Curing Cancer With Oncolytic Viruses

Viruses are non-cellular entities, which contain a protein shell that is surrounded by a lipid envelope. Within this lipid envelope contains genetic information, either in the form of RNA, or of DNA. RNA viruses have a greater ability to mutate than do DNA viruses, hence under most normal circumstances they are more dangerous to a host.

Viruses use the ribosomes and other parts of the host cell to which it attaches to copy its own genetic information and programming. It then produces more protein shells like its own to house the new information. It then exits the host cell by a process called lysis which results in the destruction of its membrane, which invariably kills the host cell. Because viruses do not have a cellular structure, in order to proliferate and carry out its intended metabolic functions, it is necessary for it to attach itself to host cells in order to use both its replication and growth capacity.

The mechanism that viruses use to flourish in most situations has negative consequences for the body whose cells are being affected. Viruses can have a wide range of negative effects, from a very minor irritation to death, depending on the type of virus and the overall health of the afflicted body.

It was theorized as far back as the beginning of the 20th century that viruses can have an effect on cancer. Cancer patients that came down with common colds, or other viral infections had a temporary halt of progression, or even a temporary regression of their malignancies. Unfortunately, at that time there was no way to capitalize on that knowledge. In the beginning of the 21st century, however, with 100 years worth of additional scientific knowledge, discoveries, and technological capabilities, there have been advancements made in the area of genetic engineering. In 1900, there was no way known to manipulate a virus. But now it is possible that a virus can be genetically altered to target only cancer cells and leave healthy cells alone. It also appears more likely one day that it could be effective enough to completely eradicate a cancer in an affected body.

These viruses that are being genetically altered and worked with to target cancer are known as oncolytic viruses. They have a natural affinity for cancer cells, and are able to kill them by the lysis process, and at the same time not go after normal, non-malignant cells. Their effectiveness and safety have been shown to vary by both the type and different strains of viruses within the same type. What has been particularly exciting is that some types and strains have shown the ability to kill cancers that are typically resistant to standard chemotherapy drugs and radiation.

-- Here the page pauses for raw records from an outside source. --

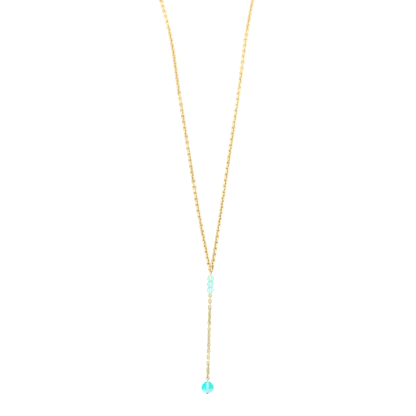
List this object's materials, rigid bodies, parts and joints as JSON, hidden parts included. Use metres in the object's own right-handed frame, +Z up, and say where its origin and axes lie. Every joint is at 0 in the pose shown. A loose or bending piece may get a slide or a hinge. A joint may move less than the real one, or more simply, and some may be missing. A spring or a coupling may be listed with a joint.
{
  "type": "y necklace",
  "caption": "Y necklace: a fine gold cable chain in a V, small pale green cut beads on a wire bar, and a hanging tail of links with a larger aqua cut bead",
  "frame": {"origin": "middle of the neck opening, where the necklace goes round the neck", "axes": "+Z up along the hanging tail, -Y to the front, +X to the right seen from the front"},
  "size_m": [0.1148, 0.1549, 0.285],
  "materials": {
    "gold": "polished pale gold plate",
    "pale_glass": "pale mint glass with a pearly coat, cut in facets",
    "aqua_glass": "clear aqua glass with a faint pearly coat, cut in facets"
  },
  "bodies": {
    "necklace": {"chain_left": "gold", "chain_right": "gold", "clasp": "gold", "end_link_left": "gold", "end_link_right": "gold", "bar_pin": "gold", "bar_bead_1": "pale_glass", "bar_bead_2": "pale_glass", "bar_bead_3": "pale_glass", "tail_link_01": "gold", "tail_link_02": "gold", "tail_link_03": "gold", "tail_link_04": "gold", "tail_link_05": "gold", "tail_link_06": "gold", "tail_link_07": "gold", "tail_link_08": "gold", "tail_link_09": "gold", "tail_link_10": "gold", "tail_link_11": "gold", "tail_link_12": "gold", "tail_link_13": "gold", "tail_link_14": "gold", "tail_link_15": "gold", "tail_link_16": "gold", "tail_link_17": "gold", "tail_link_18": "gold", "tail_link_19": "gold", "tail_link_20": "gold", "tail_link_21": "gold", "tail_link_22": "gold", "tail_link_23": "gold", "tail_link_24": "gold", "tail_link_25": "gold", "tail_link_26": "gold"},
    "drop": {"drop_pin": "gold", "drop_bead": "aqua_glass"}
  },
  "joints": [
    {"name": "drop_swing", "type": "hinge", "parent": "necklace", "child": "drop", "pos_m": [0, -0.09, -0.25325], "axis": [0, 1, 0], "range_deg": [-60, 60]}
  ]
}
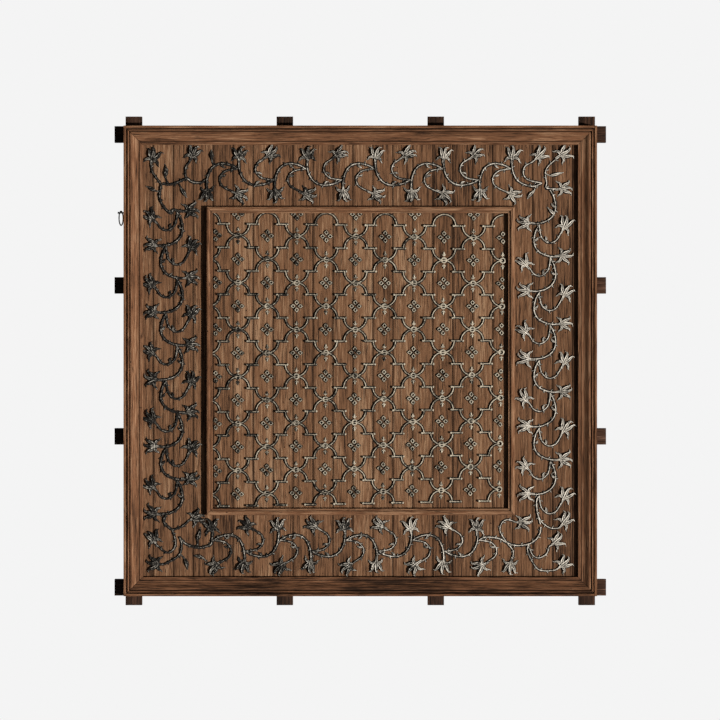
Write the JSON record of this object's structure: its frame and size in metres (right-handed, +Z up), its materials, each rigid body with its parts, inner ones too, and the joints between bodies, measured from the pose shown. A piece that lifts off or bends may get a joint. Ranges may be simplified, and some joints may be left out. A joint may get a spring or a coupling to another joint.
{
  "type": "decorative wood panel",
  "caption": "Square wall panel of old vertical boards on cross-lapped battens, with a broad mitred moulding, a smaller moulded frame and applied metal strapwork and flowering vines.",
  "frame": {"origin": "on the back face of the upper inner batten across the panel, at the middle of its length and width, where that batten lies on the wall", "axes": "+Z up, +X to the viewer's right, +Y into the wall, so the decorated face looks along -Y"},
  "size_m": [1.38, 0.0702, 1.372],
  "materials": {
    "board_wood": "old dry softwood, brown, rough sawn and worn, matt",
    "moulding_wood": "old stained wood, brown, satin on its crests and dark in its quirks",
    "batten_wood": "very dark, dry, unplaned",
    "pewter": "tarnished cast white metal, bright on its ridges and dark in its hollows",
    "black_iron": "black forged iron"
  },
  "bodies": {
    "root": {"batten_across_1": "batten_wood", "batten_across_2": "batten_wood", "batten_across_3": "batten_wood", "batten_across_4": "batten_wood", "batten_upright_1": "batten_wood", "batten_upright_2": "batten_wood", "batten_upright_3": "batten_wood", "batten_upright_4": "batten_wood", "board_1": "board_wood", "board_2": "board_wood", "board_3": "board_wood", "board_4": "board_wood", "board_5": "board_wood", "board_6": "board_wood", "board_7": "board_wood", "board_8": "board_wood", "board_9": "board_wood", "board_10": "board_wood", "board_11": "board_wood", "board_12": "board_wood", "board_13": "board_wood", "board_14": "board_wood", "board_15": "board_wood", "board_16": "board_wood", "board_17": "board_wood", "board_18": "board_wood", "board_19": "board_wood", "board_20": "board_wood", "board_21": "board_wood", "board_22": "board_wood", "board_23": "board_wood", "edge_board_top": "moulding_wood", "edge_board_bottom": "moulding_wood", "edge_board_left": "moulding_wood", "edge_board_right": "moulding_wood", "frame_moulding_top": "moulding_wood", "frame_moulding_left": "moulding_wood", "frame_moulding_bottom": "moulding_wood", "frame_moulding_right": "moulding_wood", "inner_moulding_top": "moulding_wood", "inner_moulding_left": "moulding_wood", "inner_moulding_bottom": "moulding_wood", "inner_moulding_right": "moulding_wood", "strapwork": "pewter", "vine_top": "pewter", "vine_left": "pewter", "vine_bottom": "pewter", "vine_right": "pewter", "ring_pin": "black_iron", "ring": "black_iron"}
  },
  "joints": []
}
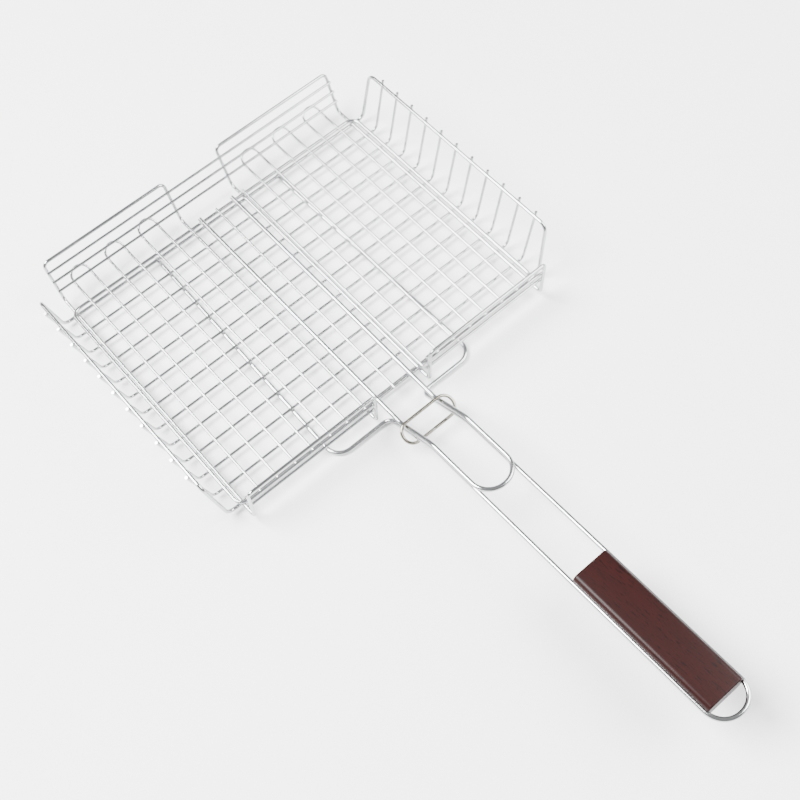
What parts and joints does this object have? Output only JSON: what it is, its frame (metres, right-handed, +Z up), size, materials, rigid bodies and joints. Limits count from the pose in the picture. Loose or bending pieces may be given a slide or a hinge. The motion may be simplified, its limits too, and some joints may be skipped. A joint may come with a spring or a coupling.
{
  "type": "grill basket",
  "caption": "Rectangular wire grill basket with flared side walls, a hinged wire lid that hooks to the back wall, a long wire handle with a wooden grip, and a sliding locking ring.",
  "frame": {"origin": "middle of the footprint, on the surface that the basket stands on", "axes": "+X to the right seen from the grip, +Y from the grip to the back wall, +Z up"},
  "size_m": [0.369, 0.653, 0.0613],
  "materials": {
    "chrome_wire": "bright nickel-chrome plating on steel wire",
    "ring_chrome": "bright nickel plating, a little duller than the basket wire",
    "stained_wood": "dark red-brown stained hardwood under satin varnish"
  },
  "bodies": {
    "basket": {"side_wall_frame": "chrome_wire", "cross_rib_01": "chrome_wire", "cross_rib_02": "chrome_wire", "cross_rib_03": "chrome_wire", "cross_rib_04": "chrome_wire", "cross_rib_05": "chrome_wire", "cross_rib_06": "chrome_wire", "cross_rib_07": "chrome_wire", "cross_rib_08": "chrome_wire", "cross_rib_09": "chrome_wire", "cross_rib_10": "chrome_wire", "cross_rib_11": "chrome_wire", "left_grid_frame": "chrome_wire", "right_grid_frame": "chrome_wire", "left_front_wire_low": "chrome_wire", "left_front_wire_middle": "chrome_wire", "left_front_wire_top": "chrome_wire", "right_front_wire_low": "chrome_wire", "right_front_wire_middle": "chrome_wire", "right_front_wire_top": "chrome_wire", "back_wall_wire_low": "chrome_wire", "back_wall_wire_middle": "chrome_wire", "back_wall_wire_top": "chrome_wire", "handle_wire": "chrome_wire", "wooden_grip": "stained_wood"},
    "lid": {"lid_border": "chrome_wire", "lid_hook_wire_left_1": "chrome_wire", "lid_hook_wire_left_2": "chrome_wire", "lid_hook_wire_left_3": "chrome_wire", "lid_hook_wire_right_1": "chrome_wire", "lid_hook_wire_right_2": "chrome_wire", "lid_hook_wire_right_3": "chrome_wire", "lid_wire_left": "chrome_wire", "lid_wire_middle": "chrome_wire", "lid_wire_right": "chrome_wire", "lid_handle_wire": "chrome_wire"},
    "ring": {"locking_ring": "ring_chrome"}
  },
  "joints": [
    {"name": "lid_hinge", "type": "hinge", "parent": "basket", "child": "lid", "pos_m": [0, 0.31318, 0.02111], "axis": [-1, 0, 0], "range_deg": [0, 112]},
    {"name": "ring_travel", "type": "hinge", "parent": "basket", "child": "ring", "pos_m": [0, -0.06255, -0.08352], "axis": [1, 0, 0], "range_deg": [0, 47.5]}
  ]
}
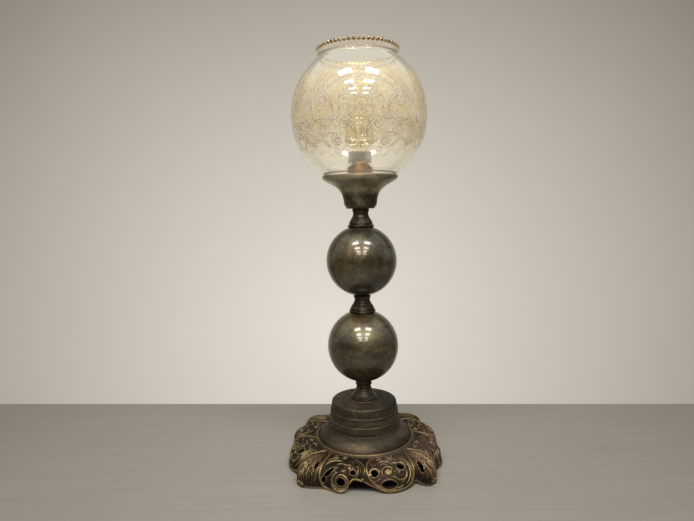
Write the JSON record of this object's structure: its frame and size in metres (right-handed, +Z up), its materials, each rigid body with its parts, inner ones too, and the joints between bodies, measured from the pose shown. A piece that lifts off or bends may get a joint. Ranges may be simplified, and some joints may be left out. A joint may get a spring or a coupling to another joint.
{
  "type": "table lamp",
  "caption": "Table lamp with an open glass globe on a flared cup, hollow metal balls on turned necks, a stepped cap and a pierced scroll-cast base.",
  "frame": {"origin": "on the lamp's axis at the level of the table that it stands on", "axes": "+Z up along the lamp's axis, -Y towards the front"},
  "size_m": [0.1678, 0.1678, 0.4542],
  "materials": {
    "cast_brass": "antique cast brass, dark recesses, rubbed ridges",
    "cap_bronze": "dark brown spun brass, satin",
    "ball_bronze": "mottled olive-brown patina, lacquered",
    "neck_brass": "turned brass, dark patina",
    "cup_bronze": "dark brown cast brass, satin",
    "plated_steel": "zinc plated",
    "lampholder_brass": "aged brass, satin",
    "moulded_black": "moulded, matt",
    "liner_board": "pressed fibre",
    "sleeve_grey": "smoke-grey translucent, glossy",
    "contact_bronze": "springy bronze",
    "globe_glass": "clear warm glass with a gold lustre scroll band",
    "bulb_glass": "clear, thin",
    "bulb_brass": "thin rolled brass",
    "filament_wire": "dull wire",
    "inlet_black": "moulded bushing"
  },
  "bodies": {
    "stand": {"base_casting": "cast_brass", "base_cap": "cap_bronze", "clamp_plate": "plated_steel", "clamp_washer": "plated_steel", "clamp_nut": "plated_steel", "threaded_pipe": "plated_steel", "cord_inlet_bushing": "inlet_black", "lower_neck": "neck_brass", "lower_ball": "ball_bronze", "middle_neck": "neck_brass", "upper_ball": "ball_bronze", "upper_neck": "neck_brass", "holder_cup": "cup_bronze", "cup_washer": "plated_steel", "cup_nut": "plated_steel", "lampholder_cap": "lampholder_brass", "lampholder_block": "moulded_black", "terminal_screw_left": "contact_bronze", "terminal_screw_right": "contact_bronze", "lampholder_screw_shell": "contact_bronze", "lampholder_liner": "liner_board", "centre_contact": "contact_bronze", "lampholder_sleeve": "sleeve_grey"},
    "globe": {"glass_globe": "globe_glass"},
    "bulb_carrier": {"bulb_tip_contact": "contact_bronze"},
    "bulb": {"bulb_base_insulator": "moulded_black", "bulb_screw_cap": "bulb_brass", "bulb_glass": "bulb_glass", "bulb_stem": "bulb_glass", "bulb_lead_left": "filament_wire", "bulb_lead_right": "filament_wire", "bulb_filament": "filament_wire"}
  },
  "joints": [
    {"name": "globe_lift", "type": "slide", "parent": "stand", "child": "globe", "axis": [0, 0, 1], "range_m": [0, 0.2]},
    {"name": "bulb_rise", "type": "slide", "parent": "stand", "child": "bulb_carrier", "axis": [0, 0, 1], "range_m": [0, 0.01397]},
    {"name": "bulb_turn", "type": "hinge", "parent": "bulb_carrier", "child": "bulb", "pos_m": [0, 0, 0.33], "axis": [0, 0, 1], "range_deg": [0, 1980]}
  ],
  "couplings": [
    {"joint": "bulb_turn", "follows": "bulb_rise", "rad_per_m": 2473.7}
  ]
}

Some of the types of viruses being studied are Reovirus, Vaccinia, Herpes Simplex, and Adenovirus. In order for a oncolytic virus to be both effective and safe, it has to possess all of the following attributes – selectivity, administrative ability, tolerable side effects and non-pathogenic, efficiency in replication, and the smallest possible risk of mutation.
Selectivity refers to the extent of the ability of the oncolytic virus to target only the malignant cells, and leave other cells alone. Administrative ability is defined by how many different parts of the body in which the virus can be effectively used. The ideal amount of side effects would be none, though if that cannot be achieved, the side effects must possess little enough danger to a patient with a compromised immune system. Efficiency in replication means that a virus must be able to make enough copies of itself to completely destroy all cancer cells. Any cancer cells left behind can result in future tumor growth. An oncolytic virus also must not mutate once injected into a patient, especially if it is a more virulent type or strain. A virus that has been genetically engineered to be friendly may end up doing more harm than good if it mutates once inside a patient.

In addition to the preceding criteria, the ideal virus must also be able to deliver what is termed a “payload” to the tumor. Payloads refer to cancer suppressing genes, or in some types, other anti cancer therapies.

Oncolytic viruses are not only being looked at as a substitute for chemotherapy and radiation. They have also been observed in trials to have a synergistic effect when combined with conventional treatments. In a strategy such as that, the ability of the virus to deliver a payload becomes even more important. One noted example was that of the Reovirus strain T3D which as a singular therapy has shown potential in ovarian, pancreatic, breast, and colon cancers. It was combined with a few chemotherapeutic drugs in non small cell lung cancer, and was shown to have demonstrated synergism with the chemo.

The body’s natural immune system can be both an asset and an obstacle to oncolytic viruses. It serves as an obstacle in that it will recognize the virus as a foreign invader, and will invariably try to destroy it once it is injected. There are some viruses that have been used to which humans do not have a preexisting immunity, however the immune system eventually develops antibodies that will attempt to neutralize the virus. This is believed to be a reason why the combination therapy has been so effective in early trials. Chemotherapy drugs typically lower a patient’s natural immune system, enabling the virus to flourish for a longer period of time. Another approach that has been attempted has been hiding the virus inside the macrophages, which typically tend toward areas of low oxygen levels, which are characteristic of tumors.

The immune system can also be a help in that when injected into a tumor, the body recognizes the virus as an infection and thus attacks the area where it is located. Cancer growth is highly dependent on its ability to mask itself as a normal cell to hide from the body’s defensive system. Some viruses are very immunogenic, and calling attention to the tumor results in the cancer also being attacked in addition to the virus. This result can be enhanced if the virus is also manipulated to carry an additional immune stimulating payload.